3D code data:
───

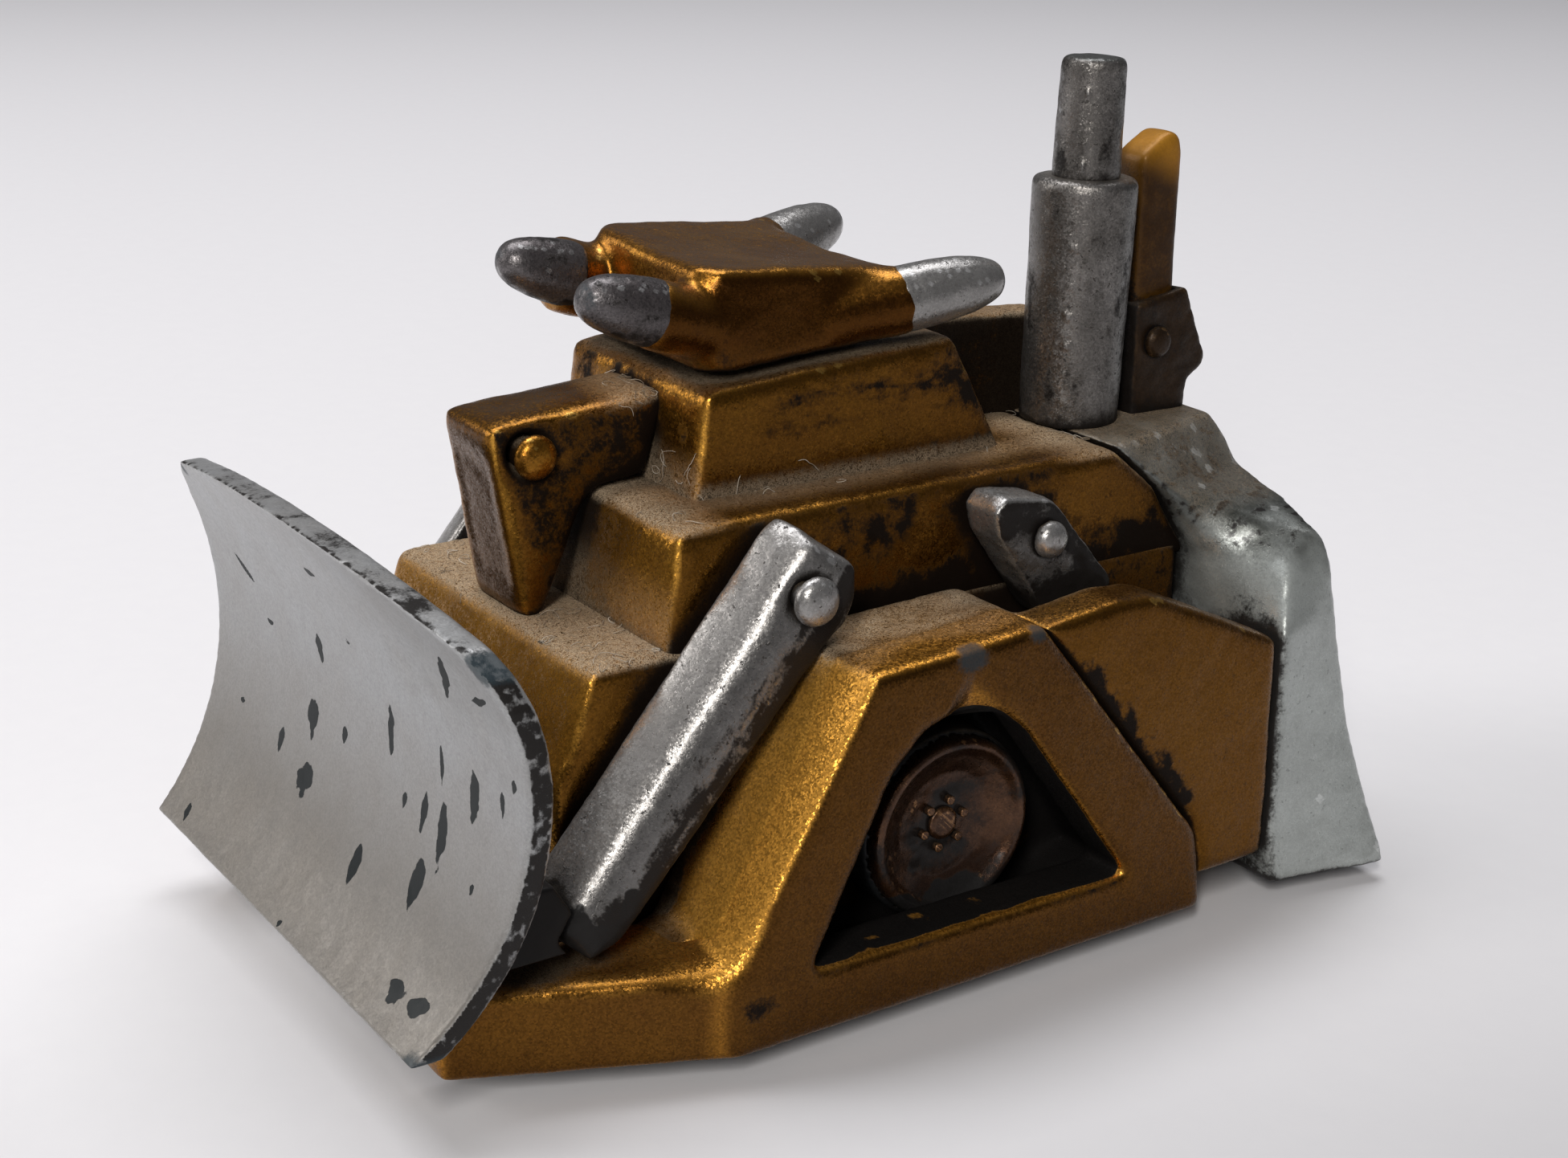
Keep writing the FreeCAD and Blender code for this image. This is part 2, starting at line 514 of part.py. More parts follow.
cell("post_pin_z", 23.4)
cell("post_pin_rad", 0.44)
prof = [(1.3, 0), (1.3, 0.44), (4.62, 0.44), (4.62, 0.75), (4.85, 0.72), (5.05, 0.5), (5.12, 0)]
pts = [V(x, 0, r) for x, r in prof]
f.Shape = Part.Face(Part.makePolygon(pts + [pts[0]])).revolve(V(0, 0, 0), V(1, 0, 0), 360)
f.Placement = Placement(V(0, VALUES["post_pin_y"], VALUES["post_pin_z"]), Rotation())
f.Label = "post_pin"
NODES.append(f)

# flared rear skirt, built level by level: z, inner front corner, outer front corner, rear corner, rear centre
SKIRT = [
    (0.75, (11.0, 17.35), (15.2, 17.35), (16.5, 23.6), 23.95),
    (3.4, (11.0, 17.35), (14.9, 17.35), (15.6, 23.1), 23.5),
    (7.3, (11.0, 17.35), (14.85, 17.35), (14.6, 22.3), 22.9),
    (10.9, (11.0, 17.35), (14.85, 17.35), (14.1, 21.8), 22.5),
    (12.6, (10.5, 17.3), (14.8, 17.4), (13.9, 21.5), 22.3),
    (14.8, (9.6, 17.05), (13.4, 18.8), (13.6, 21.3), 22.4),
    (16.1, (9.1, 16.4), (12.5, 20.2), (13.2, 21.1), 22.5),
    (17.0, (8.8, 15.9), (9.9, 18.3), (10.1, 21.65), 22.3),
    (17.8, (8.6, 15.45), (8.9, 16.2), (6.7, 21.8), 22.0),
    (18.9, (8.4, 14.3), (8.2, 15.3), (6.3, 21.45), 21.6),
    (20.13, (8.2, 12.85), (7.6, 14.5), (6.0, 20.6), 20.7),
]
skirt = body_of("rear_skirt")
sks = []
for i, (z, a, b, c, ry) in enumerate(SKIRT):
    sk = new_sketch(skirt, "skirt_level_%d" % i, "XY_Plane", cell("skirt_%s_height" % "abcdefghijk"[i], z))
    ptsl = [(-a[0], a[1]), (a[0], a[1]), b, c, (0.0, ry), (-c[0], c[1]), (-b[0], b[1])]
    add_poly(sk, "skirt_%s" % "abcdefghijk"[i], ptsl)
    sks.append(sk)
doc.recompute()
loft = skirt.newObject("PartDesign::AdditiveLoft", "skirt_loft")
loft.Profile = sks[0]
loft.Sections = sks[1:]
loft.Ruled = True
skirt.Tip = loft
sk = new_sketch(skirt, "skirt_cavity", "XY_Plane", cell("skirt_floor", 0.5))
add_poly(sk, "skirt_cavity", [(-12.8, 18.6), (12.8, 18.6), (12.4, 20.9), (-12.4, 20.9)])
pocket(skirt, sk, "skirt_cavity_cut", cell("skirt_cavity_deep", 13.0), reverse=True)
NODES.append(skirt)

# ---------------------------------------------------------------- wheels, axles, screws
for nm, y in (("front", DRIVE["axle_front_y"]), ("rear", DRIVE["axle_rear_y"])):
    ax = doc.addObject("Part::Cylinder", "axle_" + nm)
    ax.setExpression("Radius", "dims.axle_rad")
    ax.setExpression("Height", cell("axle_long", 14.5))
    ax.Placement = Placement(V(-7.25, y, DRIVE["axle_height"]), Rotation(V(0, 1, 0), 90))
    ax.setExpression("Placement.Base.y", "dims.axle_%s_y" % nm)
    ax.setExpression("Placement.Base.z", "dims.axle_height")
    ax.Label = "axle_" + nm
    NODES.append(ax)
    for side, s in SIDES:
        w = body_of("wheel_%s_%s" % (nm, side))
        a, b = mirror_range(s, 5.5, 7.2)
        sk = new_sketch(w, "wheel_plan_%s_%s" % (nm, side), "YZ_Plane", cell("wheel_start_" + side, a))
        add_circle(sk, "wheel_%s" % nm, y, DRIVE["axle_height"], 1.9, "axle_%s_y" % nm, "axle_height", "wheel_rad")
        add_circle(sk, "wheelbore_%s" % nm, y, DRIVE["axle_height"], 0.52, "axle_%s_y" % nm, "axle_height", "wheel_bore")
        p = pad(w, sk, "wheel_pad_%s_%s" % (nm, side), "dims.wheel_width")
        fillet(w, "wheel_edge_%s_%s" % (nm, side), lambda e: len(e.Vertexes) == 1 and e.Curve.Radius > 1.0, cell("wheel_edge", 0.2), p)
        NODES.append(w)
screws = []
cell("screw_head_rad", 1.1)
cell("screw_shank_rad", 0.55)
for y in (-2.5, 4.5):
    head = Part.makeCylinder(VALUES["screw_head_rad"], 0.45, V(0, y, 1.84))
    slot = Part.makeBox(0.3, 1.6, 0.2, V(-0.15, y - 0.8, 1.84))
    shank = Part.makeCylinder(VALUES["screw_shank_rad"], 5.6, V(0, y, 2.29))
    screws.append(head.cut(slot).fuse(shank).removeSplitter())
f = doc.addObject("Part::Feature", "chassis_screws")
f.Shape = Part.makeCompound(screws)
f.Label = "chassis_screws"
NODES.append(f)

# ---------------------------------------------------------------- check and write
doc.recompute()
bad = [(o.Name, o.State) for o in doc.Objects if "Invalid" in o.State or "Error" in o.State]
for o in NODES:
    if o.Shape.isNull() or not o.Shape.isValid() or not o.Shape.Solids:
        bad.append((o.Label, "shape"))
if bad:
    raise RuntimeError("failed objects: %r" % bad)
os.makedirs("parts", exist_ok=True)
labels = [o.Label for o in NODES]
if len(set(labels)) != len(labels):
    raise RuntimeError("label used twice")
box = None
for o in NODES:
    o.Shape.exportStep("parts/%s.step" % o.Label)
    box = o.Shape.BoundBox if box is None else box.united(o.Shape.BoundBox)
print("nodes", len(NODES), "size", [round(v, 2) for v in (box.XLength, box.YLength, box.ZLength)],
      "low", [round(v, 2) for v in (box.XMin, box.YMin, box.ZMin)], "high", [round(v, 2) for v in (box.XMax, box.YMax, box.ZMax)])
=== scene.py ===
import bpy
import bmesh
import json
import math
import numpy as np
from mathutils import Matrix, Vector
from mathutils.bvhtree import BVHTree


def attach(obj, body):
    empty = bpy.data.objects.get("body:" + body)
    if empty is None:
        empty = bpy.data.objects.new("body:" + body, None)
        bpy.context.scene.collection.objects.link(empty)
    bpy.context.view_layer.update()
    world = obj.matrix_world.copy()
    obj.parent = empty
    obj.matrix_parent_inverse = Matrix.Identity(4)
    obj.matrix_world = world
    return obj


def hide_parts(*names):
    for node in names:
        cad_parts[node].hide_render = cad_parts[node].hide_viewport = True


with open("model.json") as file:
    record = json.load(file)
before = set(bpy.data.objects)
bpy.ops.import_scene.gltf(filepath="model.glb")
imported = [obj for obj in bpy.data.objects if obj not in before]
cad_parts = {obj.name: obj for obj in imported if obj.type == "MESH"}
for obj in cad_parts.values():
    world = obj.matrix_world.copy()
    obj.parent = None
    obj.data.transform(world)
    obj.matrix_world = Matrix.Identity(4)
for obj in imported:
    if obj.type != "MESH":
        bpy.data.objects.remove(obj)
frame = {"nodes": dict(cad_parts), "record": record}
NODES = frame["nodes"]
BODY = {n: b for b, names in frame["record"]["behaviour"]["bodies"].items() for n in names}
SLOT = {s["node"]: s["material_slot"] for s in frame["record"]["subparts"]}
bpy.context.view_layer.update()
MM = 0.001
scene = bpy.context.scene


# ------------------------------------------------------------------ camera
def make_camera():
    az, el, roll = (math.radians(a) for a in (55.9, 19.3, 0.84))
    back = Vector((math.sin(az) * math.cos(el), -math.cos(az) * math.cos(el), math.sin(el)))
    right = Vector((0, 0, 1)).cross(back).normalized()
    up = back.cross(right)
    r2 = math.cos(roll) * right + math.sin(roll) * up
    u2 = -math.sin(roll) * right + math.cos(roll) * up
    at = Vector((81.18, -53.83, 48.07)) * MM
    cam = bpy.data.cameras.new("camera")
    cam.sensor_width = 36.0
    cam.lens = 53.705
    cam.clip_start = 0.002
    cam.clip_end = 20.0
    ob = bpy.data.objects.new("camera", cam)
    scene.collection.objects.link(ob)
    ob.matrix_world = Matrix(((r2.x, u2.x, back.x, at.x), (r2.y, u2.y, back.y, at.y),
                              (r2.z, u2.z, back.z, at.z), (0, 0, 0, 1)))
    scene.camera = ob


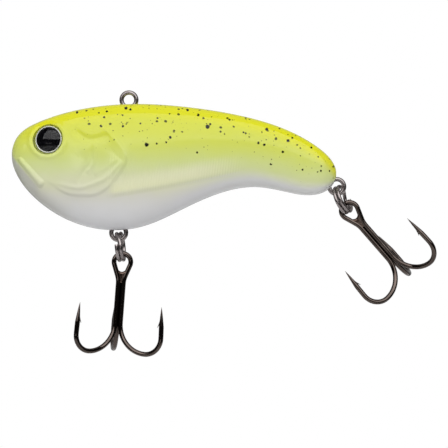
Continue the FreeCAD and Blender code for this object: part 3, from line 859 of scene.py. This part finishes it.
def shell_mesh(side):
    """One half as a closed wall: outer skin, inner face and the rim at the seam."""
    outer = sculpted(skin_grid(side, 0.0, ROWS), side)
    inner = skin_grid(side, WALL, INNER_ROWS)
    outer[:, 0, 1] = outer[:, -1, 1] = 0.0
    inner[:, 0, 1] = inner[:, -1, 1] = 0.0
    columns = outer.shape[0]
    outer_rows = outer.shape[1]
    inner_rows = inner.shape[1]
    vertices = np.vstack([outer.reshape(-1, 3), inner.reshape(-1, 3)])

    def out(i, j):
        return i * outer_rows + j

    def inn(i, j):
        return columns * outer_rows + i * inner_rows + j

    faces = []
    for i in range(columns - 1):
        for j in range(outer_rows - 1):
            faces.append((out(i, j), out(i, j + 1), out(i + 1, j + 1), out(i + 1, j)))
        for j in range(inner_rows - 1):
            faces.append((inn(i, j), inn(i + 1, j), inn(i + 1, j + 1), inn(i, j + 1)))
        faces.append((out(i, 0), out(i + 1, 0), inn(i + 1, 0), inn(i, 0)))
        bottom = outer_rows - 1
        floor = inner_rows - 1
        faces.append((out(i, bottom), inn(i, floor), inn(i + 1, floor), out(i + 1, bottom)))
    if side > 0:
        faces = [face[::-1] for face in faces]
    return vertices, faces


def merge_close(mesh, distance):
    work = bmesh.new()
    work.from_mesh(mesh)
    bmesh.ops.remove_doubles(work, verts=work.verts, dist=distance)
    bmesh.ops.recalc_face_normals(work, faces=work.faces)
    work.to_mesh(mesh)
    work.free()


def cutter(shape):
    tool = mesh_object("cutter", *shape)
    merge_close(tool.data, 1e-7)
    return tool


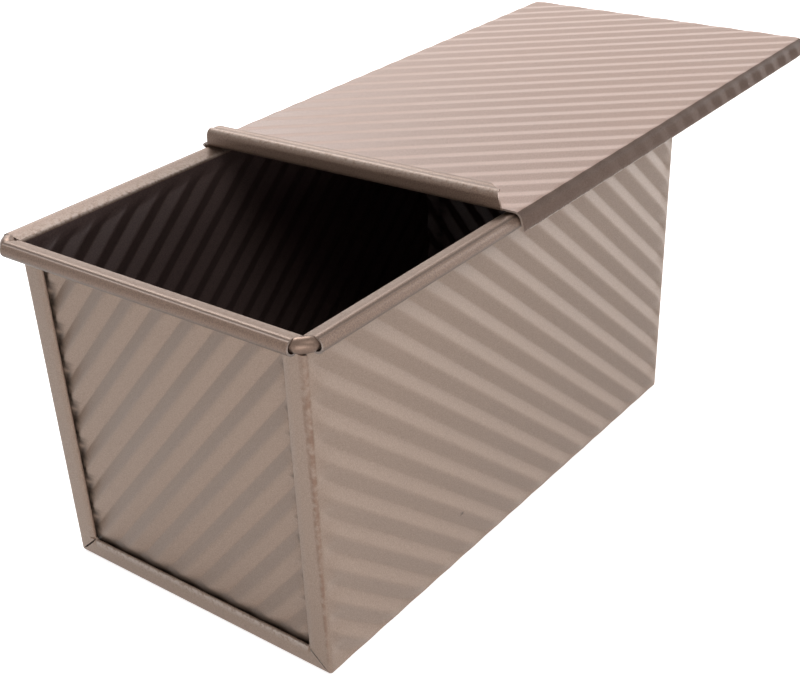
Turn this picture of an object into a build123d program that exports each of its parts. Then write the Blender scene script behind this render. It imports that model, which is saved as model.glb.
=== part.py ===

───

Please give an exact restatement of only the lines from the beginning of the material above to the line with "NODES.append(skirt)", inclusive.

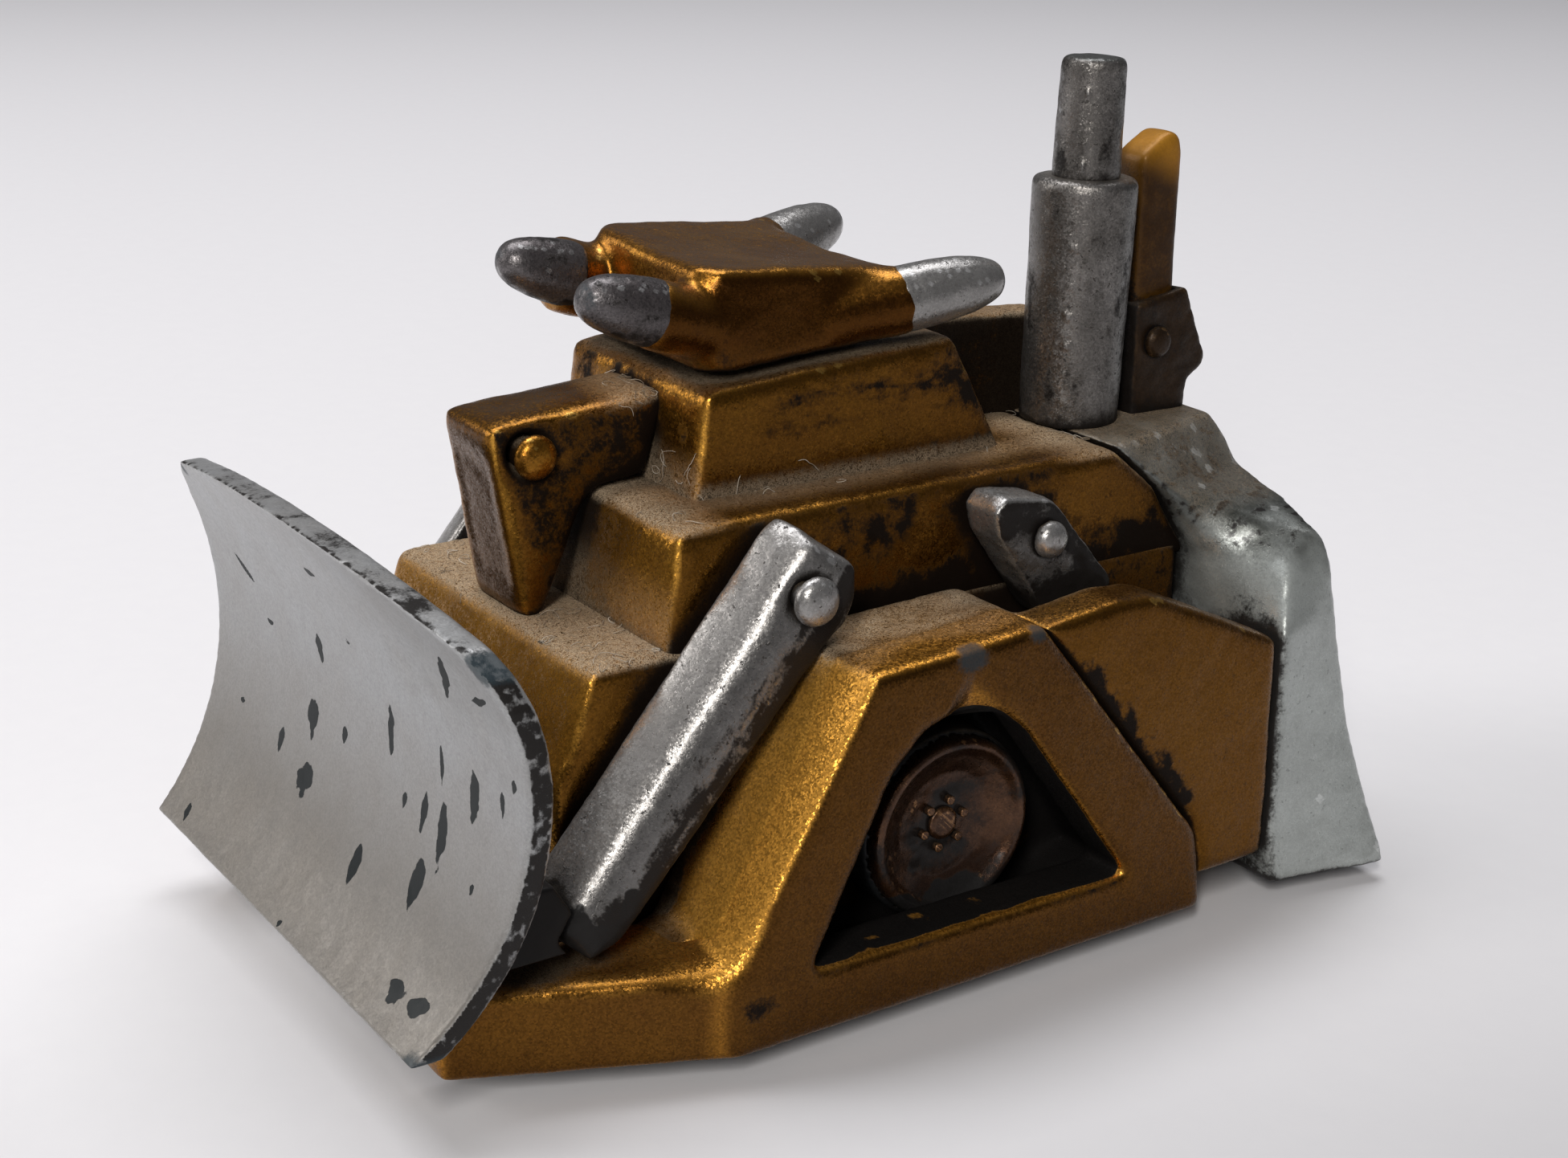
Keep writing the FreeCAD and Blender code for this image. This is part 2, starting at line 514 of part.py. More parts follow.
cell("post_pin_z", 23.4)
cell("post_pin_rad", 0.44)
prof = [(1.3, 0), (1.3, 0.44), (4.62, 0.44), (4.62, 0.75), (4.85, 0.72), (5.05, 0.5), (5.12, 0)]
pts = [V(x, 0, r) for x, r in prof]
f.Shape = Part.Face(Part.makePolygon(pts + [pts[0]])).revolve(V(0, 0, 0), V(1, 0, 0), 360)
f.Placement = Placement(V(0, VALUES["post_pin_y"], VALUES["post_pin_z"]), Rotation())
f.Label = "post_pin"
NODES.append(f)

# flared rear skirt, built level by level: z, inner front corner, outer front corner, rear corner, rear centre
SKIRT = [
    (0.75, (11.0, 17.35), (15.2, 17.35), (16.5, 23.6), 23.95),
    (3.4, (11.0, 17.35), (14.9, 17.35), (15.6, 23.1), 23.5),
    (7.3, (11.0, 17.35), (14.85, 17.35), (14.6, 22.3), 22.9),
    (10.9, (11.0, 17.35), (14.85, 17.35), (14.1, 21.8), 22.5),
    (12.6, (10.5, 17.3), (14.8, 17.4), (13.9, 21.5), 22.3),
    (14.8, (9.6, 17.05), (13.4, 18.8), (13.6, 21.3), 22.4),
    (16.1, (9.1, 16.4), (12.5, 20.2), (13.2, 21.1), 22.5),
    (17.0, (8.8, 15.9), (9.9, 18.3), (10.1, 21.65), 22.3),
    (17.8, (8.6, 15.45), (8.9, 16.2), (6.7, 21.8), 22.0),
    (18.9, (8.4, 14.3), (8.2, 15.3), (6.3, 21.45), 21.6),
    (20.13, (8.2, 12.85), (7.6, 14.5), (6.0, 20.6), 20.7),
]
skirt = body_of("rear_skirt")
sks = []
for i, (z, a, b, c, ry) in enumerate(SKIRT):
    sk = new_sketch(skirt, "skirt_level_%d" % i, "XY_Plane", cell("skirt_%s_height" % "abcdefghijk"[i], z))
    ptsl = [(-a[0], a[1]), (a[0], a[1]), b, c, (0.0, ry), (-c[0], c[1]), (-b[0], b[1])]
    add_poly(sk, "skirt_%s" % "abcdefghijk"[i], ptsl)
    sks.append(sk)
doc.recompute()
loft = skirt.newObject("PartDesign::AdditiveLoft", "skirt_loft")
loft.Profile = sks[0]
loft.Sections = sks[1:]
loft.Ruled = True
skirt.Tip = loft
sk = new_sketch(skirt, "skirt_cavity", "XY_Plane", cell("skirt_floor", 0.5))
add_poly(sk, "skirt_cavity", [(-12.8, 18.6), (12.8, 18.6), (12.4, 20.9), (-12.4, 20.9)])
pocket(skirt, sk, "skirt_cavity_cut", cell("skirt_cavity_deep", 13.0), reverse=True)
NODES.append(skirt)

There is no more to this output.